もちろん、疾患がある場合にはある程度の方針や選択肢を具体的に示す必要がある。だが、私はできるだけ「その子を見て、考えて、選んでください」と伝えたいと考えている。それが「魚を与えるのではなく、釣り方を教える」という姿勢の根っこにある。

魚をもらうことは楽だ。しかも、すぐに役立つように見える。でも、それだけを繰り返していると、「次は何をあげればいいの?」と、永遠に答えを求め続ける状態に陥ってしまう。
それは“知識”ではなく、“依存”だ。

私はこれまで、納豆、サバ缶、根菜類など、多くの「ヒント」を出してきた。けれど、それらをそのまま“答え”として使ってしまえば、意味が反転する。

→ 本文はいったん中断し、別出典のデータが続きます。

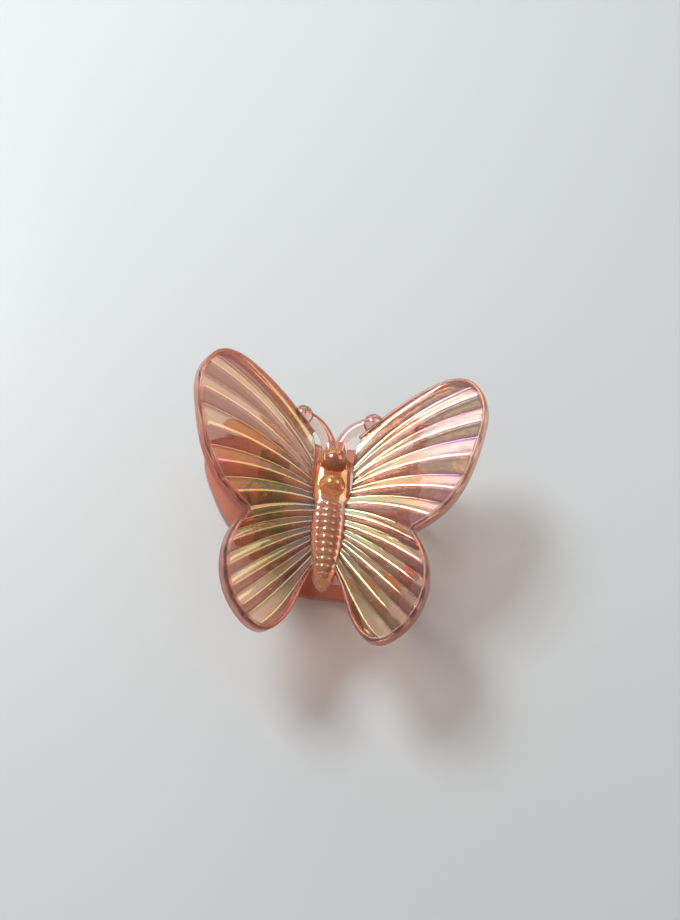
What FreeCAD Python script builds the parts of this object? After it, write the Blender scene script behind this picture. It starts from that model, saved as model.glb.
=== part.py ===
import FreeCAD, Part

import math
import os

# A butterfly hair clip: a ribbed, translucent moulded butterfly is the upper jaw, and a comb jaw
# with a thumb tab is hinged beneath its left wing on a steel pin, closed by a double torsion spring.
# Millimetres. +X is the butterfly's right wing, +Y its head, +Z up. The clip stands at z = 0 on the
# underside of the comb jaw, and the origin is the middle of the bounding box's base.

DRIVING_DIMENSIONS = {
    # wings
    "wing_half_span": 18.6,     # outward from the body axis, along the wing
    "wing_length": 32.7,        # from the forewing's tip to the hindwing's lowest point
    "dihedral_deg": 20.5,
    "root_height": 9.5,         # the wings' lower rim, carried on to the body axis
    "wall_depth": 1.9,
    "skin": 0.8,
    "rib_height": 0.35,
    "rib_root_width": 0.35,
    "rib_tip_width": 1.5,
    # body and antennae
    "abdomen_radius": 2.15,
    "thorax_radius": 1.9,
    "head_radius": 1.85,
    "body_lift": 2.1,           # the body's axis above the wing root height
    "antenna_radius": 0.75,
    "antenna_ball_radius": 1.15,
    "antenna_bend_radius": 4.3,
    # hinge
    "hinge_x": -7.0,
    "hinge_y": -0.2,
    "hinge_z": 9.6,
    "pin_radius": 0.5,
    "pin_length": 12.0,
    "pin_chamfer": 0.15,
    "bore_clearance": 0.05,
    "boss_radius": 1.8,
    "lug_thickness": 1.1,
    "ear_thickness": 1.0,
    "lug_gap": 0.2,
    "ear_inner_half_gap": 3.3,
    # comb jaw
    "jaw_thickness": 1.6,
    "tine_pitch": 6.0,
    "tine_width": 1.8,
    "comb_centre_y": 1.7,
    "hub_end_x": 1.5,
    "tip_gap": 0.9,
    # spring
    "wire_radius": 0.23,
    "coil_radius": 1.45,
    "coil_pitch": 0.6,
    "coil_turns": 4.5,
    "coil_gap": 0.7,
    "spring_leg": 4.9,
}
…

本当に健康をつくるのは、「なぜだろう?それって正しいのか?」と考え、ときには疑う力だ。

消化の良いものを与えていれば長生きするのか?

肉を多めにしていて間違いないのだろうか?

ペットがこんなに減っていて、動物病院はどうやってやりくりしているのだろうか?

健康長寿の子って、こんなに厳格な食事管理をしているのだろうか?

そうした問いを繰り返すことが、健康だけでなく、信頼と理解を育てる土壌になる。

だから私は、LINEでもサイトでも、「答え」よりも「視点」を渡したいと思っている。釣り方を覚えれば、状況が変わっても、自分で判断できるようになるからだ。